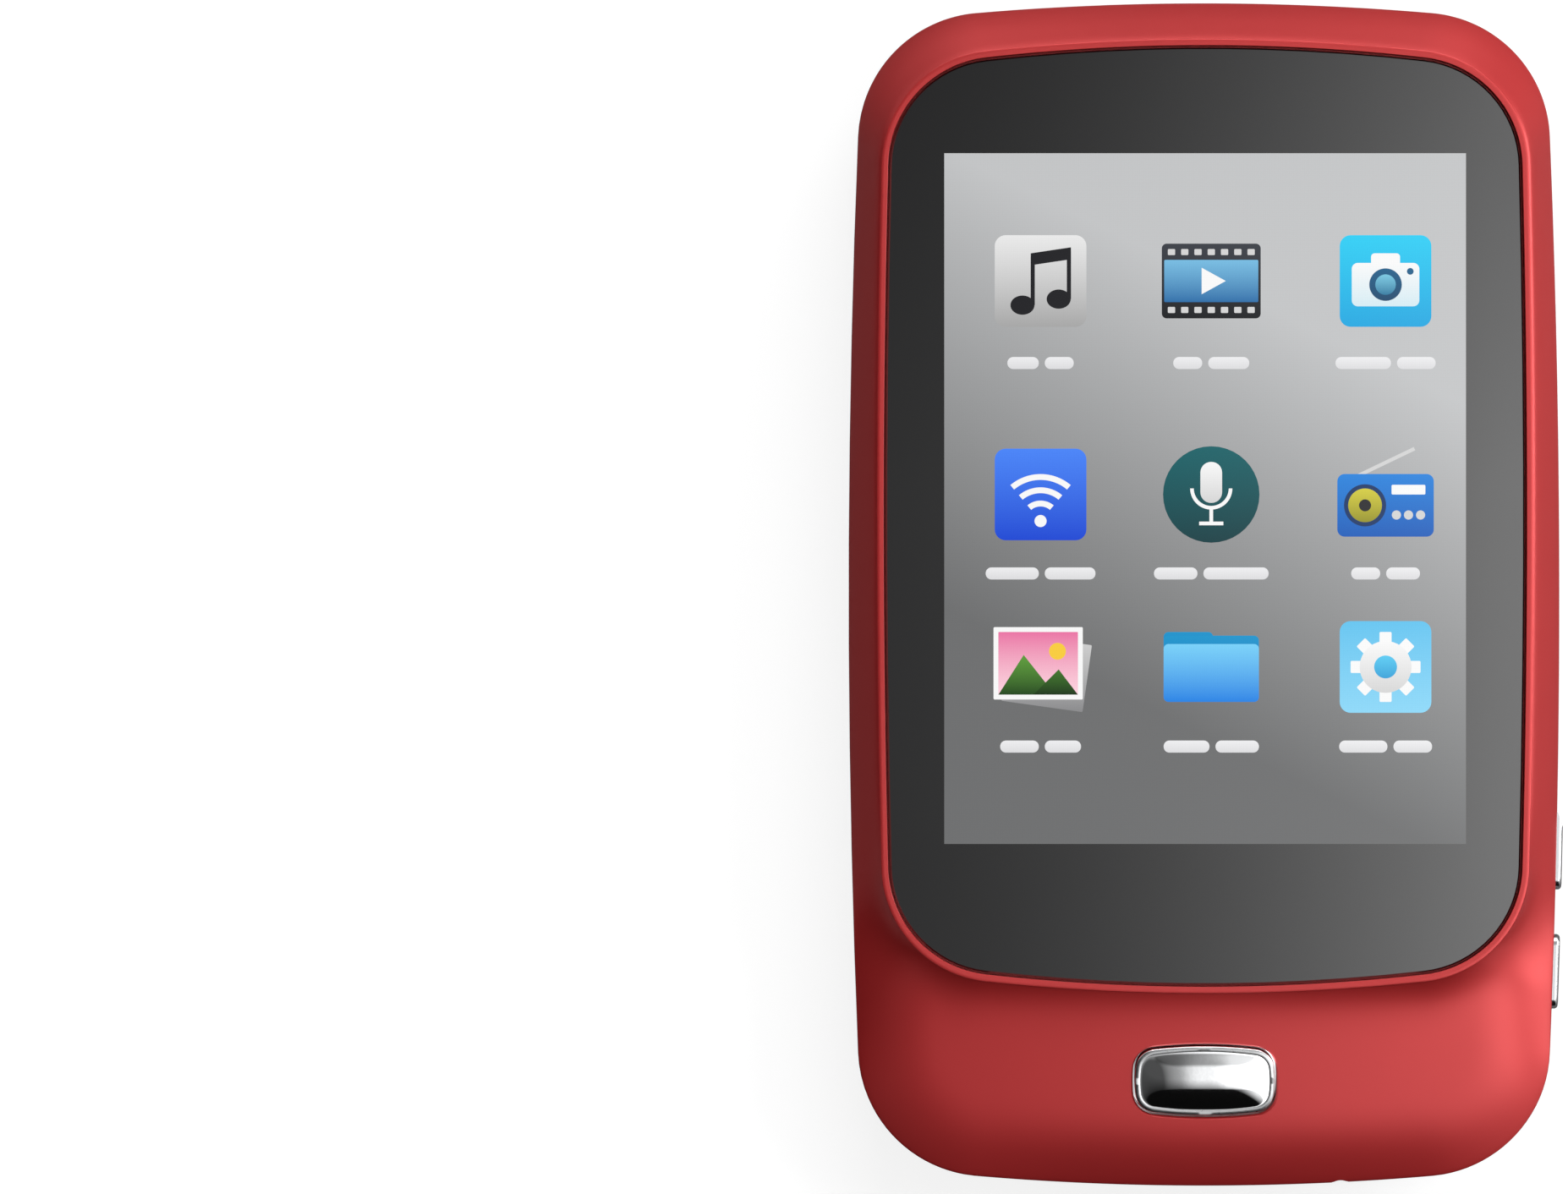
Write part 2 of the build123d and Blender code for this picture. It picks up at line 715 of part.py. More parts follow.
battery_edge_y = battery_y - battery_size[1] / 2
with BuildPart() as battery_leads:
    for lead_x in battery_lead_x:
        with BuildLine() as lead_path:
            Spline(
                (lead_x, battery_edge_y - fit_gap, board_top_z),
                (lead_x, battery_edge_y - 2 * lead_radius, board_top_z + 2 * lead_radius),
                (lead_x, battery_connector_y + connector_depth / 2 + fit_gap, board_top_z + 2 * lead_radius),
                tangents=((0, -1, 0), (0, -1, 0)),
            )
        with BuildSketch(Plane(lead_path.line @ 0, z_dir=lead_path.line % 0)):
            Circle(lead_radius)
        sweep(path=lead_path.line)
save(battery_leads, "battery_leads")

with BuildPart() as battery_connector:
    with Locations((sum(battery_lead_x) / 2, battery_connector_y, board_top_z)):
        Box(4.0, connector_depth, connector_top_z - board_top_z, align=upright)
    chamfer(battery_connector.faces().sort_by(Axis.Z)[-1].edges(), length=chip_bevel)
save(battery_connector, "battery_connector")

with BuildPart() as speaker_mesh:
    with BuildSketch(Plane.XY.offset(floor_z)):
        with Locations(speaker_spot):
            RectangleRounded(*speaker_size, speaker_corner)
    extrude(amount=mesh_thickness)
save(speaker_mesh, "speaker_mesh")

with BuildPart() as speaker_gasket:
    with BuildSketch(Plane.XY.offset(floor_z + mesh_thickness)):
        with Locations(speaker_spot):
            RectangleRounded(*speaker_size, speaker_corner)
            RectangleRounded(
                speaker_size[0] - 2, speaker_size[1] - 2, speaker_corner / 2, mode=Mode.SUBTRACT
            )
    extrude(amount=gasket_thickness)
save(speaker_gasket, "speaker_gasket")

with BuildPart() as speaker:
    with BuildSketch(Plane.XY.offset(floor_z + mesh_thickness + gasket_thickness)):
        with Locations(speaker_spot):
            RectangleRounded(*speaker_size, speaker_corner)
    extrude(amount=speaker_height)
    chamfer(speaker.faces().sort_by(Axis.Z)[-1].edges(), length=3 * chip_bevel)
save(speaker, "speaker")

# Two wires run from the speaker down the left of the battery to the board.
with BuildPart() as speaker_leads:
    for offset_x in (0, 2.2 * lead_radius):
        lead_z = floor_z + tape_thickness + 2 * lead_radius + offset_x
        with BuildLine() as lead_path:
            FilletPolyline(
                (speaker_spot[0] - speaker_size[0] / 2 - fit_gap, speaker_lead_y + offset_x, lead_z),
                (speaker_lead_x, speaker_lead_y + offset_x, lead_z),
                (speaker_lead_x, board_edge_y + fit_gap, lead_z),
                radius=4 * lead_radius,
            )
        with BuildSketch(Plane(lead_path.line @ 0, z_dir=lead_path.line % 0)):
            Circle(lead_radius)
        sweep(path=lead_path.line)
save(speaker_leads, "speaker_leads")

with BuildPart() as camera_ring:
    with Locations((*camera_spot, fit_gap)):
        Cylinder(camera_ring_radius, camera_ring_depth - 2 * fit_gap, align=upright)
        chamfer(camera_ring.faces().sort_by(Axis.Z)[0].edges(), length=chip_bevel)
        Cylinder(camera_window_radius + fit_gap, floor_z, align=upright, mode=Mode.SUBTRACT)
save(camera_ring, "camera_ring")

with BuildPart() as camera_window:
    with Locations((*camera_spot, camera_ring_depth / 4)):
        Cylinder(camera_window_radius, camera_ring_depth / 2, align=upright)
save(camera_window, "camera_window")

with BuildPart() as camera_module:
    with Locations((*camera_spot, camera_ring_depth + fit_gap)):
        Cylinder(camera_barrel_radius, 2 * camera_ring_depth, align=upright)
        Cylinder(camera_lens_radius, camera_ring_depth / 2, align=upright, mode=Mode.SUBTRACT)
    with Locations((*camera_spot, floor_z + fit_gap)):
        Box(camera_size, camera_size, camera_top_z - floor_z, align=upright)
save(camera_module, "camera_module")

with BuildPart() as camera_flex:
    high_z = camera_top_z + flex_thickness + 2 * fit_gap
    low_z = connector_top_z + flex_thickness + fit_gap
    add(
        ribbon(
            [
                (camera_spot[1] + camera_size / 4, high_z),
                (board_edge_y - flex_bend, high_z),
                (board_edge_y - 2 * flex_bend, low_z),
                (camera_connector_y - connector_depth / 4, low_z),
            ],
            Plane.YZ.offset(camera_spot[0]),
            camera_size / 2,
        )
    )
save(camera_flex, "camera_flex")

# ---------------------------------------------------------------- controls
def side_key(y_range, is_up):
    """A key with a retaining flange inside the wall; the up key ramps down to the trim bar beside it."""
    middle = (y_range[0] + y_range[1]) / 2
    flange_x = key_flange_x(y_range)
    with BuildPart() as key:
        with BuildSketch(Plane.XY.offset(parting_z - side_key_height)):
            add(body_shape(side_key_proud))
        extrude(amount=2 * side_key_height)
        add(side_prism(y_range, side_key_height, flange_x + fit_gap, int(is_up)), mode=Mode.INTERSECT)
        fillet(key.faces().sort_by(Axis.X)[-1].edges(), radius=side_key_round)
        if is_up:
            ramp_y = y_range[1] - key_ramp_length
            beyond_x = side_x(ramp_y) + side_key_proud + wall
            with BuildSketch(Plane.XY.offset(parting_z - side_key_height)):
                Polygon(
                    (side_x(ramp_y) + side_key_proud, ramp_y),
                    (side_x(y_range[1]) + key_ramp_foot, y_range[1]),
                    (beyond_x, y_range[1]),
                    (beyond_x, ramp_y),
                    align=None,
                )
            extrude(amount=2 * side_key_height, mode=Mode.SUBTRACT)
        with BuildSketch(Plane(origin=(flange_x, middle, parting_z), x_dir=(0, 1, 0), z_dir=(1, 0, 0))):
            SlotOverall(y_range[1] - y_range[0] + 2 * side_key_flange, side_key_height + 2 * side_key_flange)
        extrude(amount=side_key_flange)
        with Locations((side_x(middle) + side_key_proud, middle, parting_z)):
            Box(2 * mark_depth, mark_length, mark_width, mode=Mode.SUBTRACT)
            if is_up:
                Box(2 * mark_depth, mark_width, mark_length, mode=Mode.SUBTRACT)
    return key


volume_up_button = side_key(volume_up_y, True)
save(volume_up_button, "volume_up_button")
volume_down_button = side_key(volume_down_y, False)
save(volume_down_button, "volume_down_button")


def key_switch(y_range):
    """The switch body behind a volume key and its plunger."""
    middle = (y_range[0] + y_range[1]) / 2
    tip_x = key_flange_x(y_range) - fit_gap
    face_x = tip_x - 1.5 * side_key_travel
    center_z = board_top_z + key_switch_size[2] / 2
    with BuildPart() as housing:
        with Locations((face_x, middle, board_top_z)):
            Box(*key_switch_size, align=(Align.MAX, Align.CENTER, Align.MIN))
        with Locations((face_x, middle, center_z)):
            Box(
                3 * side_key_travel,
                plunger_size[0] + 2 * fit_gap,
                plunger_size[1] + 2 * fit_gap,
                align=(Align.MAX, Align.CENTER, Align.CENTER),
                mode=Mode.SUBTRACT,
            )
    with BuildPart() as plunger:
        with Locations((tip_x, middle, center_z)):
            Box(3 * side_key_travel, *plunger_size, align=(Align.MAX, Align.CENTER, Align.CENTER))
    return housing, plunger


volume_up_switch, volume_up_plunger = key_switch(volume_up_y)
save(volume_up_switch, "volume_up_switch")
save(volume_up_plunger, "volume_up_plunger")
volume_down_switch, volume_down_plunger = key_switch(volume_down_y)
save(volume_down_switch, "volume_down_switch")
save(volume_down_plunger, "volume_down_plunger")

with BuildPart() as home_button:
    with BuildSketch(home_plane.offset(-wall - socket_gap)):
        add(home_shape())
    extrude(amount=wall + home_proud / 2)
    chamfer(home_button.faces().sort_by(Axis.Z)[-1].edges(), length=home_proud / 2 - fit_gap)
    # The domed middle of the button's face.
    for height, inset in ((-wall / 2, home_border), (home_proud / 4, home_border), (home_proud, 3 * home_border)):
        with BuildSketch(home_plane.offset(height)):
            add(home_shape(-inset))
    loft(ruled=True)
    with BuildSketch(home_plane.offset(-wall - home_flange - socket_gap)):
        add(home_shape(home_flange))
    extrude(amount=home_flange)
    with BuildSketch(home_plane.offset(-home_stem_length)):
        Circle(home_stem_radius)
    extrude(amount=home_stem_length - wall)
save(home_button, "home_button")

stem_low_z = home_z - home_stem_length * cos(radians(chin_tilt)) - home_stem_radius * sin(radians(chin_tilt))
stem_y = home_y + home_stem_length * sin(radians(chin_tilt))
with BuildPart() as home_switch:
    with Locations((0, stem_y, board_top_z)):
        Box(*home_switch_size, align=upright)
    with Locations((0, stem_y, board_top_z + home_switch_size[2])):
        Cylinder(
            home_plunger_radius + fit_gap,
            3 * side_key_travel,
            align=(Align.CENTER, Align.CENTER, Align.MAX),
            mode=Mode.SUBTRACT,
        )
save(home_switch, "home_switch")

with BuildPart() as home_plunger:
    with Locations((0, stem_y, stem_low_z - fit_gap)):
        Cylinder(
            home_plunger_radius,
            stem_low_z - board_top_z - home_switch_size[2] + side_key_travel,
            align=(Align.CENTER, Align.CENTER, Align.MAX),
        )
save(home_plunger, "home_plunger")
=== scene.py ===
import json
import math

import bmesh
import bpy
import numpy as np
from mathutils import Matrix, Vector


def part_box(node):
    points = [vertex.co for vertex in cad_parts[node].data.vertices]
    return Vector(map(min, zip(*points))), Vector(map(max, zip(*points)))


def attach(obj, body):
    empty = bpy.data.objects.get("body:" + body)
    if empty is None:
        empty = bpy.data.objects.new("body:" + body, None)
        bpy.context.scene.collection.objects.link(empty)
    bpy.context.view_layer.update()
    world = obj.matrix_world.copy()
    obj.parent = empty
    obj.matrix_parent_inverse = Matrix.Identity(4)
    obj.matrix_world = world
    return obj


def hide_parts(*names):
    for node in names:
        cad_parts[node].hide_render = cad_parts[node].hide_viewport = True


# A pocket digital audio player with a 2.8 inch touch display, lying on its back on a pale floor.
# Lengths are written in millimetres and scaled by MM where a mesh, lamp or camera is made.
# +X is the side with the volume keys, +Y the top end, +Z out of the screen.

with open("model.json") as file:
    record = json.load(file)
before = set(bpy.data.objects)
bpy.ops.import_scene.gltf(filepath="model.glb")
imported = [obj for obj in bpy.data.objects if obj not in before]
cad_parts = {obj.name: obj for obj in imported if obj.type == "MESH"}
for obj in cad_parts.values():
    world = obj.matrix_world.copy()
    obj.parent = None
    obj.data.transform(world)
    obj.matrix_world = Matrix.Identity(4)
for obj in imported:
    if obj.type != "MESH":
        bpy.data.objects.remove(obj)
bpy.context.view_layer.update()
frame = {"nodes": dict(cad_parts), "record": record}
MM = 0.001


def cad_box(node):
    """A CAD node's lowest and highest corners in millimetres."""
    low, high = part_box(node)
    return low / MM, high / MM


# ---------------------------------------------------------------- sizes, read from the frame
cover_low, cover_high = cad_box("back_cover")
lens_low, lens_high = cad_box("touch_panel")
housing_high = cad_box("front_housing")[1]
display_high = cad_box("display_panel")[1]

BODY_X = -cover_low.x
BODY_Y = cover_high.y
PARTING_Z = cover_high.z
RIM_Z = housing_high.z
LENS_X = lens_high.x
LENS_Y = (lens_high.y - lens_low.y) / 2
LENS_CENTER_Y = (lens_high.y + lens_low.y) / 2
LENS_Z = lens_high.z
DISPLAY_Z = display_high.z
SCREEN_Z = DISPLAY_Z + 1.0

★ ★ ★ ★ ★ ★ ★

§ **GOAL**:
The lines to extract from the data above begin with the line containing "stem_low_z = home_z" and end with the line containing "for node in". Extract them exactly, including both.

§ **SOLUTION FOR THIS EXERCISE**:
stem_low_z = home_z - home_stem_length * cos(radians(chin_tilt)) - home_stem_radius * sin(radians(chin_tilt))
stem_y = home_y + home_stem_length * sin(radians(chin_tilt))
with BuildPart() as home_switch:
    with Locations((0, stem_y, board_top_z)):
        Box(*home_switch_size, align=upright)
    with Locations((0, stem_y, board_top_z + home_switch_size[2])):
        Cylinder(
            home_plunger_radius + fit_gap,
            3 * side_key_travel,
            align=(Align.CENTER, Align.CENTER, Align.MAX),
            mode=Mode.SUBTRACT,
        )
save(home_switch, "home_switch")

with BuildPart() as home_plunger:
    with Locations((0, stem_y, stem_low_z - fit_gap)):
        Cylinder(
            home_plunger_radius,
            stem_low_z - board_top_z - home_switch_size[2] + side_key_travel,
            align=(Align.CENTER, Align.CENTER, Align.MAX),
        )
save(home_plunger, "home_plunger")
=== scene.py ===
import json
import math

import bmesh
import bpy
import numpy as np
from mathutils import Matrix, Vector


def part_box(node):
    points = [vertex.co for vertex in cad_parts[node].data.vertices]
    return Vector(map(min, zip(*points))), Vector(map(max, zip(*points)))


def attach(obj, body):
    empty = bpy.data.objects.get("body:" + body)
    if empty is None:
        empty = bpy.data.objects.new("body:" + body, None)
        bpy.context.scene.collection.objects.link(empty)
    bpy.context.view_layer.update()
    world = obj.matrix_world.copy()
    obj.parent = empty
    obj.matrix_parent_inverse = Matrix.Identity(4)
    obj.matrix_world = world
    return obj


def hide_parts(*names):
    for node in names:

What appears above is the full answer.